- [EXERCISE PROMPT] Everything in the listing should be restated word for word.

***

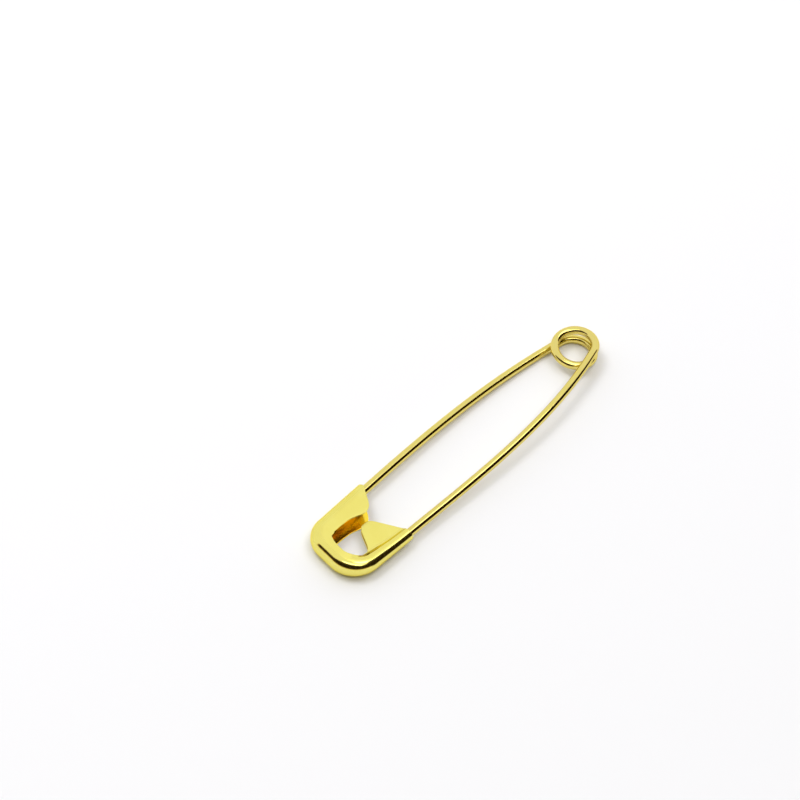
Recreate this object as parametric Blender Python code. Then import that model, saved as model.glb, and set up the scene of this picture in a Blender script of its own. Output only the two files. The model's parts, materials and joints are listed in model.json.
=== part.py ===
"""Safety pin: a stamped sheet cap, crimped on one end of a wire that is coiled once and a half into a spring.

The pin lies on its side. +X runs from the spring coil to the cap, +Y from the pin arm to the fixed arm, and
+Z is up. The origin is under the middle of the pin, on the surface that it lies on. Lengths are in metres.
"""

import math

import bmesh
import bpy
from mathutils import Vector

# Whole pin
OVERALL_LENGTH = 0.0542
WIRE_DIAMETER = 0.0012
WIRE_JOINT_GAP = 0.0001

# Spring coil
COIL_MEAN_RADIUS = 0.0028
COIL_HEIGHT = 0.0036
COIL_OFFSET_Y = -0.00022
FIXED_ARM_LEAVE_ANGLE = math.radians(14.75)
PIN_ARM_LEAVE_ANGLE = math.radians(9.8)
EXTRA_COIL_TURNS = 1
COIL_LEVEL_SHARE = 0.15
COIL_POINTS_PER_TURN = 24

# Cap: its outline seen from above, as a line with two rounded corners
CAP_THICKNESS = 0.00305
SHEET_THICKNESS = 0.00022
CLASP_MOUTH_X = 0.01535
CLASP_MOUTH_Y = -0.00557
CLASP_SIDE_SLOPE = math.radians(1.5)
CRIMP_END_X = 0.01615
CRIMP_END_Y = 0.00528
CRIMP_SIDE_SLOPE = math.radians(-1.6)
CROWN_SLOPE = math.radians(85.0)
CLASP_CORNER_RADIUS = 0.0036
CRIMP_CORNER_RADIUS = 0.0043

# Cap: how far the sheet reaches in from the outline
MOUTH_LIP_WIDTH = 0.0009
SHOULDER_STATION = 0.0018
SHOULDER_WIDTH = 0.00365
NOSE_STATION = 0.0025
NOSE_LENGTH = 0.0009
NOSE_WIDTH = 0.0041
NECK_STATION = 0.0054
NECK_WIDTH = 0.00332
WAIST_STATION = 0.0072
WAIST_WIDTH = 0.00317
HEEL_BEFORE_CROWN = 0.0017
HEEL_WIDTH = 0.0031
CROWN_WIDTH = 0.00217
CROWN_WIDTH_DELAY = 0.0009
BACK_PLATE_EXTRA_WIDTH = 0.00045
EDGE_ROUNDING = 0.0005

# Cap: the crimped tube and the guard tab
CRIMP_WIRE_CLEARANCE = 0.0001
CRIMP_SLEEVE_LENGTH = 0.0005
PINCH_START_SHARE = 1 / 3
TAB_THICKNESS_OVER_BOTH = 0.0008
TAB_TIP_STATION = 0.0024
TAB_TIP_LENGTH = 0.0017
TAB_REACH = 0.0059
TAB_FOOT_STATION = 0.0058
TAB_FOOT_WIDTH = 0.00245

# Wire inside the cap
PIN_POINT_X = 0.0242
PIN_POINT_Y = -0.00423
PIN_POINT_ANGLE = math.radians(2.0)
PIN_POINT_TAPER = 0.0046
PIN_POINT_RADIUS = 0.00008
FIXED_HOOK_OVER_CROWN_SHARE = 0.6

# Mesh fineness
WIRE_SIDE_RESOLUTION = 4
ARM_POINTS = 26
HOOK_POINTS = 22
TAPER_POINTS = 7
CAP_STATIONS = 76
RIM_STEPS = 8
PLATE_STEPS = 4
ROUNDING_SAMPLES = 9
HANDLE_SHARE = 1 / 3

GOLD_COLOUR = (0.82, 0.66, 0.20, 1.0)
GOLD_ROUGHNESS = 0.16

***

- [EXERCISE OUTPUT]
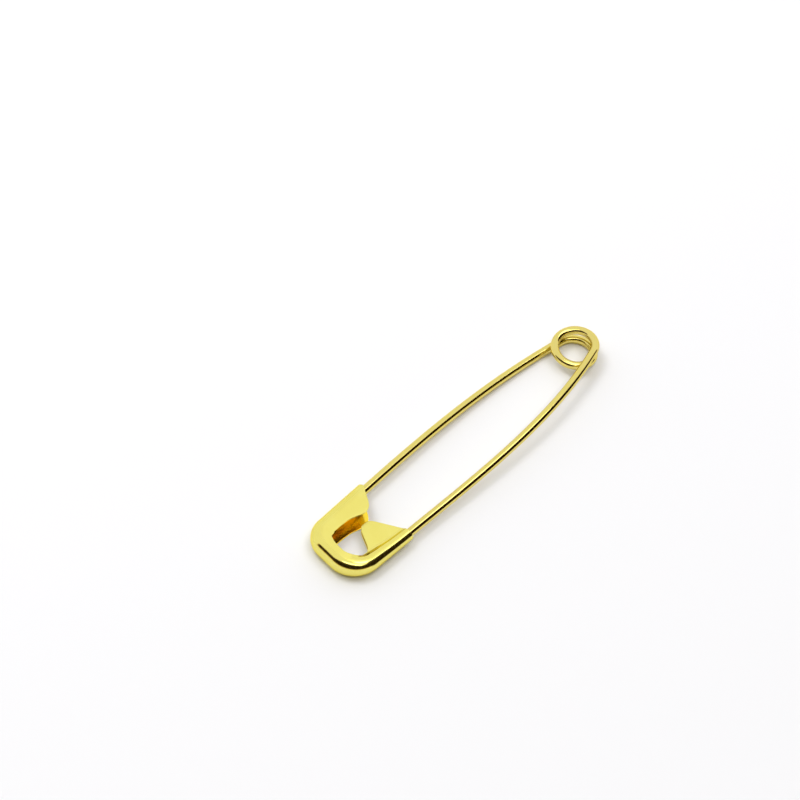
Recreate this object as parametric Blender Python code. Then import that model, saved as model.glb, and set up the scene of this picture in a Blender script of its own. Output only the two files. The model's parts, materials and joints are listed in model.json.
=== part.py ===
"""Safety pin: a stamped sheet cap, crimped on one end of a wire that is coiled once and a half into a spring.

The pin lies on its side. +X runs from the spring coil to the cap, +Y from the pin arm to the fixed arm, and
+Z is up. The origin is under the middle of the pin, on the surface that it lies on. Lengths are in metres.
"""

import math

import bmesh
import bpy
from mathutils import Vector

# Whole pin
OVERALL_LENGTH = 0.0542
WIRE_DIAMETER = 0.0012
WIRE_JOINT_GAP = 0.0001

# Spring coil
COIL_MEAN_RADIUS = 0.0028
COIL_HEIGHT = 0.0036
COIL_OFFSET_Y = -0.00022
FIXED_ARM_LEAVE_ANGLE = math.radians(14.75)
PIN_ARM_LEAVE_ANGLE = math.radians(9.8)
EXTRA_COIL_TURNS = 1
COIL_LEVEL_SHARE = 0.15
COIL_POINTS_PER_TURN = 24

# Cap: its outline seen from above, as a line with two rounded corners
CAP_THICKNESS = 0.00305
SHEET_THICKNESS = 0.00022
CLASP_MOUTH_X = 0.01535
CLASP_MOUTH_Y = -0.00557
CLASP_SIDE_SLOPE = math.radians(1.5)
CRIMP_END_X = 0.01615
CRIMP_END_Y = 0.00528
CRIMP_SIDE_SLOPE = math.radians(-1.6)
CROWN_SLOPE = math.radians(85.0)
CLASP_CORNER_RADIUS = 0.0036
CRIMP_CORNER_RADIUS = 0.0043

# Cap: how far the sheet reaches in from the outline
MOUTH_LIP_WIDTH = 0.0009
SHOULDER_STATION = 0.0018
SHOULDER_WIDTH = 0.00365
NOSE_STATION = 0.0025
NOSE_LENGTH = 0.0009
NOSE_WIDTH = 0.0041
NECK_STATION = 0.0054
NECK_WIDTH = 0.00332
WAIST_STATION = 0.0072
WAIST_WIDTH = 0.00317
HEEL_BEFORE_CROWN = 0.0017
HEEL_WIDTH = 0.0031
CROWN_WIDTH = 0.00217
CROWN_WIDTH_DELAY = 0.0009
BACK_PLATE_EXTRA_WIDTH = 0.00045
EDGE_ROUNDING = 0.0005

# Cap: the crimped tube and the guard tab
CRIMP_WIRE_CLEARANCE = 0.0001
CRIMP_SLEEVE_LENGTH = 0.0005
PINCH_START_SHARE = 1 / 3
TAB_THICKNESS_OVER_BOTH = 0.0008
TAB_TIP_STATION = 0.0024
TAB_TIP_LENGTH = 0.0017
TAB_REACH = 0.0059
TAB_FOOT_STATION = 0.0058
TAB_FOOT_WIDTH = 0.00245

# Wire inside the cap
PIN_POINT_X = 0.0242
PIN_POINT_Y = -0.00423
PIN_POINT_ANGLE = math.radians(2.0)
PIN_POINT_TAPER = 0.0046
PIN_POINT_RADIUS = 0.00008
FIXED_HOOK_OVER_CROWN_SHARE = 0.6

# Mesh fineness
WIRE_SIDE_RESOLUTION = 4
ARM_POINTS = 26
HOOK_POINTS = 22
TAPER_POINTS = 7
CAP_STATIONS = 76
RIM_STEPS = 8
PLATE_STEPS = 4
ROUNDING_SAMPLES = 9
HANDLE_SHARE = 1 / 3

GOLD_COLOUR = (0.82, 0.66, 0.20, 1.0)
GOLD_ROUGHNESS = 0.16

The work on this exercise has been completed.